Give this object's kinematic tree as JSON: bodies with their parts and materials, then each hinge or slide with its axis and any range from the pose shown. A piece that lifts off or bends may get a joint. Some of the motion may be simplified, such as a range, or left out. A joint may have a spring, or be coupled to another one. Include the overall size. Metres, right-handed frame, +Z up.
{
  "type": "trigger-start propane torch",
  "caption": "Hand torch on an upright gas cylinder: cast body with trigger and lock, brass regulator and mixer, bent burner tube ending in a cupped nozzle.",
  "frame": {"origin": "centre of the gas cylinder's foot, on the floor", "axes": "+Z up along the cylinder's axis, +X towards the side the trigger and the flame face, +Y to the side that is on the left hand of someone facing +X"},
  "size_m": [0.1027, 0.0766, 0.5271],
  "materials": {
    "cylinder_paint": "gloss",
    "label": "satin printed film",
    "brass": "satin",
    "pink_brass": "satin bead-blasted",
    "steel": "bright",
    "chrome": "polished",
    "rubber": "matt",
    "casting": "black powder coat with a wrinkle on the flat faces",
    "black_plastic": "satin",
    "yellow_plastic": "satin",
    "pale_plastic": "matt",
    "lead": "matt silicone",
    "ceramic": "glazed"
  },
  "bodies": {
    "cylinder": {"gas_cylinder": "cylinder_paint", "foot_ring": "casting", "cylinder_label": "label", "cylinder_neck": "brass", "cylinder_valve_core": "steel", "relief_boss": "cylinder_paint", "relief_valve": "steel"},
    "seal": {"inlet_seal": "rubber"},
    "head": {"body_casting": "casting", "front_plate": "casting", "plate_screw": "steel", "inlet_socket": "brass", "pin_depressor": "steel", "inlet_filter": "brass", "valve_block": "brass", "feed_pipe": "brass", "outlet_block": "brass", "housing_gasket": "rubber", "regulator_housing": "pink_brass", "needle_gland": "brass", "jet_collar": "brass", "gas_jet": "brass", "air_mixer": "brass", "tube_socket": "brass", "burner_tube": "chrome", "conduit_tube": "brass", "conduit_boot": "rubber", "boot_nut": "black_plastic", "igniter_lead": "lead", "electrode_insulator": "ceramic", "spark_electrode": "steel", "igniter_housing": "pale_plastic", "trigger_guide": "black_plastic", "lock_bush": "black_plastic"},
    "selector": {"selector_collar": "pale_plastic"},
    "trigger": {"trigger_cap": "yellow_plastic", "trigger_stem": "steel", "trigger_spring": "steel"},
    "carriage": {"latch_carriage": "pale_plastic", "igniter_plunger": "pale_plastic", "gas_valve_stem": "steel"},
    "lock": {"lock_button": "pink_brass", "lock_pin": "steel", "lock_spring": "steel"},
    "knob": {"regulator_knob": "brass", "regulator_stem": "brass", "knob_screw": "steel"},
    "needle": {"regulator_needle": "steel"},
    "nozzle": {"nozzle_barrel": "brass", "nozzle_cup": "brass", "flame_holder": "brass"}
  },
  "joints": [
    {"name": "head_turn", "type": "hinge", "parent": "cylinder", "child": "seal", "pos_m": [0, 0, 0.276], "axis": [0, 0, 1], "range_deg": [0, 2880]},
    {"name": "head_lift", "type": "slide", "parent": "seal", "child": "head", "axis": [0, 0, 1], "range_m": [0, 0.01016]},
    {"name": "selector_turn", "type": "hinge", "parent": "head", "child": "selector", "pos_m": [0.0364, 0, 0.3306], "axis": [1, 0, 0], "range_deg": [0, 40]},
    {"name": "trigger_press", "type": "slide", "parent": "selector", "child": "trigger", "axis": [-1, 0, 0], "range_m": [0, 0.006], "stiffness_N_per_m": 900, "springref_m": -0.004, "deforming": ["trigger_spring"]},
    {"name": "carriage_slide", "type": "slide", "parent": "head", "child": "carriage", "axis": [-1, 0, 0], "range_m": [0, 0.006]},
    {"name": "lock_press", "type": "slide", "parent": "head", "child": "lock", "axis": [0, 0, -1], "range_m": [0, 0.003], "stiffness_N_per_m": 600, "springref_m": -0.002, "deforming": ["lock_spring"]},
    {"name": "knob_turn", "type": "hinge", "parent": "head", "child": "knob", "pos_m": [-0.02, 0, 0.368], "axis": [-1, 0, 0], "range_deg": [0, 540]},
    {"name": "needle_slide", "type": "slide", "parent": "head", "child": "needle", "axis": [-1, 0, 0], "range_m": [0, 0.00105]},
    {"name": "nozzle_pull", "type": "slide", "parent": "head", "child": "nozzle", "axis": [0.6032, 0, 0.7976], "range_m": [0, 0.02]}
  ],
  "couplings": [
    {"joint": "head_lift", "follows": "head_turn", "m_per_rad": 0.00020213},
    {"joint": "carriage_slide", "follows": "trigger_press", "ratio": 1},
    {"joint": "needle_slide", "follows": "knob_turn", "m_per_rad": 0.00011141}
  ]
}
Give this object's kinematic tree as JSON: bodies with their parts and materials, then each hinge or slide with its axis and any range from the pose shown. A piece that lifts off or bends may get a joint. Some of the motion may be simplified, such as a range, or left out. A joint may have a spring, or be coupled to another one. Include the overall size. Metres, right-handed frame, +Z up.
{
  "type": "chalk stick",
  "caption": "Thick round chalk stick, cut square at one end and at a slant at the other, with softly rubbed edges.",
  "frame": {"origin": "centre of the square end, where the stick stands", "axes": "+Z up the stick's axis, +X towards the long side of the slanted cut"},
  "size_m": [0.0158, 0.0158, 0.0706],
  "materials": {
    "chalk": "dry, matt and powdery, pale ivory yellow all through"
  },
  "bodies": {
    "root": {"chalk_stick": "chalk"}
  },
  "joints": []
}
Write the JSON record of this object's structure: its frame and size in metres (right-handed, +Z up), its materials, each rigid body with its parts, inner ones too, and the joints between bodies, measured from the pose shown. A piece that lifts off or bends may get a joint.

• • •

What you will do
Write every entry out again exactly.

In response
Give this object's kinematic tree as JSON: bodies with their parts and materials, then each hinge or slide with its axis and any range from the pose shown. A piece that lifts off or bends may get a joint. Some of the motion may be simplified, such as a range, or left out. A joint may have a spring, or be coupled to another one. Include the overall size. Metres, right-handed frame, +Z up.
{
  "type": "trigger-start propane torch",
  "caption": "Hand torch on an upright gas cylinder: cast body with trigger and lock, brass regulator and mixer, bent burner tube ending in a cupped nozzle.",
  "frame": {"origin": "centre of the gas cylinder's foot, on the floor", "axes": "+Z up along the cylinder's axis, +X towards the side the trigger and the flame face, +Y to the side that is on the left hand of someone facing +X"},
  "size_m": [0.1027, 0.0766, 0.5271],
  "materials": {
    "cylinder_paint": "gloss",
    "label": "satin printed film",
    "brass": "satin",
    "pink_brass": "satin bead-blasted",
    "steel": "bright",
    "chrome": "polished",
    "rubber": "matt",
    "casting": "black powder coat with a wrinkle on the flat faces",
    "black_plastic": "satin",
    "yellow_plastic": "satin",
    "pale_plastic": "matt",
    "lead": "matt silicone",
    "ceramic": "glazed"
  },
  "bodies": {
    "cylinder": {"gas_cylinder": "cylinder_paint", "foot_ring": "casting", "cylinder_label": "label", "cylinder_neck": "brass", "cylinder_valve_core": "steel", "relief_boss": "cylinder_paint", "relief_valve": "steel"},
    "seal": {"inlet_seal": "rubber"},
    "head": {"body_casting": "casting", "front_plate": "casting", "plate_screw": "steel", "inlet_socket": "brass", "pin_depressor": "steel", "inlet_filter": "brass", "valve_block": "brass", "feed_pipe": "brass", "outlet_block": "brass", "housing_gasket": "rubber", "regulator_housing": "pink_brass", "needle_gland": "brass", "jet_collar": "brass", "gas_jet": "brass", "air_mixer": "brass", "tube_socket": "brass", "burner_tube": "chrome", "conduit_tube": "brass", "conduit_boot": "rubber", "boot_nut": "black_plastic", "igniter_lead": "lead", "electrode_insulator": "ceramic", "spark_electrode": "steel", "igniter_housing": "pale_plastic", "trigger_guide": "black_plastic", "lock_bush": "black_plastic"},
    "selector": {"selector_collar": "pale_plastic"},
    "trigger": {"trigger_cap": "yellow_plastic", "trigger_stem": "steel", "trigger_spring": "steel"},
    "carriage": {"latch_carriage": "pale_plastic", "igniter_plunger": "pale_plastic", "gas_valve_stem": "steel"},
    "lock": {"lock_button": "pink_brass", "lock_pin": "steel", "lock_spring": "steel"},
    "knob": {"regulator_knob": "brass", "regulator_stem": "brass", "knob_screw": "steel"},
    "needle": {"regulator_needle": "steel"},
    "nozzle": {"nozzle_barrel": "brass", "nozzle_cup": "brass", "flame_holder": "brass"}
  },
  "joints": [
    {"name": "head_turn", "type": "hinge", "parent": "cylinder", "child": "seal", "pos_m": [0, 0, 0.276], "axis": [0, 0, 1], "range_deg": [0, 2880]},
    {"name": "head_lift", "type": "slide", "parent": "seal", "child": "head", "axis": [0, 0, 1], "range_m": [0, 0.01016]},
    {"name": "selector_turn", "type": "hinge", "parent": "head", "child": "selector", "pos_m": [0.0364, 0, 0.3306], "axis": [1, 0, 0], "range_deg": [0, 40]},
    {"name": "trigger_press", "type": "slide", "parent": "selector", "child": "trigger", "axis": [-1, 0, 0], "range_m": [0, 0.006], "stiffness_N_per_m": 900, "springref_m": -0.004, "deforming": ["trigger_spring"]},
    {"name": "carriage_slide", "type": "slide", "parent": "head", "child": "carriage", "axis": [-1, 0, 0], "range_m": [0, 0.006]},
    {"name": "lock_press", "type": "slide", "parent": "head", "child": "lock", "axis": [0, 0, -1], "range_m": [0, 0.003], "stiffness_N_per_m": 600, "springref_m": -0.002, "deforming": ["lock_spring"]},
    {"name": "knob_turn", "type": "hinge", "parent": "head", "child": "knob", "pos_m": [-0.02, 0, 0.368], "axis": [-1, 0, 0], "range_deg": [0, 540]},
    {"name": "needle_slide", "type": "slide", "parent": "head", "child": "needle", "axis": [-1, 0, 0], "range_m": [0, 0.00105]},
    {"name": "nozzle_pull", "type": "slide", "parent": "head", "child": "nozzle", "axis": [0.6032, 0, 0.7976], "range_m": [0, 0.02]}
  ],
  "couplings": [
    {"joint": "head_lift", "follows": "head_turn", "m_per_rad": 0.00020213},
    {"joint": "carriage_slide", "follows": "trigger_press", "ratio": 1},
    {"joint": "needle_slide", "follows": "knob_turn", "m_per_rad": 0.00011141}
  ]
}
Give this object's kinematic tree as JSON: bodies with their parts and materials, then each hinge or slide with its axis and any range from the pose shown. A piece that lifts off or bends may get a joint. Some of the motion may be simplified, such as a range, or left out. A joint may have a spring, or be coupled to another one. Include the overall size. Metres, right-handed frame, +Z up.
{
  "type": "chalk stick",
  "caption": "Thick round chalk stick, cut square at one end and at a slant at the other, with softly rubbed edges.",
  "frame": {"origin": "centre of the square end, where the stick stands", "axes": "+Z up the stick's axis, +X towards the long side of the slanted cut"},
  "size_m": [0.0158, 0.0158, 0.0706],
  "materials": {
    "chalk": "dry, matt and powdery, pale ivory yellow all through"
  },
  "bodies": {
    "root": {"chalk_stick": "chalk"}
  },
  "joints": []
}
Write the JSON record of this object's structure: its frame and size in metres (right-handed, +Z up), its materials, each rigid body with its parts, inner ones too, and the joints between bodies, measured from the pose shown. A piece that lifts off or bends may get a joint.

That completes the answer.